The transient adjustment process of a compressible fluid in a rapidly rotating pipe is studied. The system Ekman number E is small, and the assumptions of small Mach number and the heavy-gas limit (γ = 1.0) are invoked. Fluid motion is generated by imposing a step-change perturbation in the temperature at the pipe wall Tw. Comprehensive analytical solutions are obtained by deploying the matched asymptotic technique with proper timescales O(E−1/2) and O(E−1). These analytical solutions are shown to be consistent with corresponding full numerical solutions. The detailed profiles of major variables are delineated, and evolution of velocity and temperature fields is portrayed. At moderate times, the entire flow field can be divided into two regions.
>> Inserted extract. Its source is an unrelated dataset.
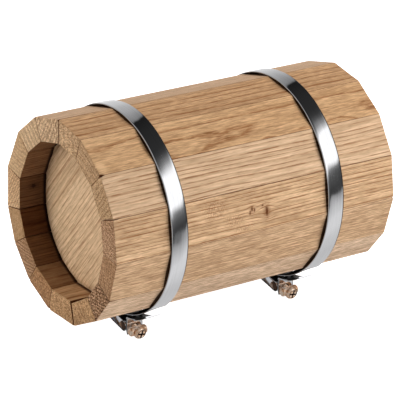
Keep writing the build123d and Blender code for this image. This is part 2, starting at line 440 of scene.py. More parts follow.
    def plain_colour(self, shade, fine):
        """The wood's own shade and fibre, before its pores."""
        graph, look = self.graph, self.look
        streaks = graph.noise(self.stretched(26, 400, 71), detail=1.0)
        threads = graph.noise(self.stretched(70, 1000, 83))
        broad = graph.noise(self.stretched(12, 150, 29))
        patch = graph.spread(graph.noise(self.stretched(7, 30, 41), detail=1.0), 0.3, 0.7)
        ring_share = graph.math("MULTIPLY_ADD", shade, 0.35, graph.math("MULTIPLY", broad, 0.45))
        colour = graph.mix(ring_share, PALE, MIDDLE)
        patches = graph.mix(patch, rgba(0.94, 0.92, 0.89), rgba(1.03, 1.03, 1.02))
        colour = graph.mix(1.0, colour, patches, "MULTIPLY")
        for texture, amount in ((streaks, look["streaks"]), (threads, look["threads"]), (fine, look["fine"])):
            low = rgba(1 - amount, 1 - 1.15 * amount, 1 - 1.3 * amount)
            high = rgba(1 + 0.25 * amount, 1 + 0.27 * amount, 1 + 0.3 * amount)
            fibre = graph.mix(graph.spread(texture, 0.3, 0.7), low, high)
            colour = graph.mix(1.0, colour, fibre, "MULTIPLY")
        return colour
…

In the inner inviscid region, thermo-acoustic compression takes place, and the process is isothermal–isentropic with the angular momentum being conserved. In the outer viscous region, diffusion of angular momentum occurs. The principal dynamic mechanisms are discussed, and physical rationalizations are offered. The essential differences between the responses of a compressible and an incompressible fluid are highlighted.

The issue of stability of the analytically obtained flow is addressed by undertaking a formal stability analysis. It is illustrated that, within the range of parameters of present concern, the flow is stable when ε ∼ O(E).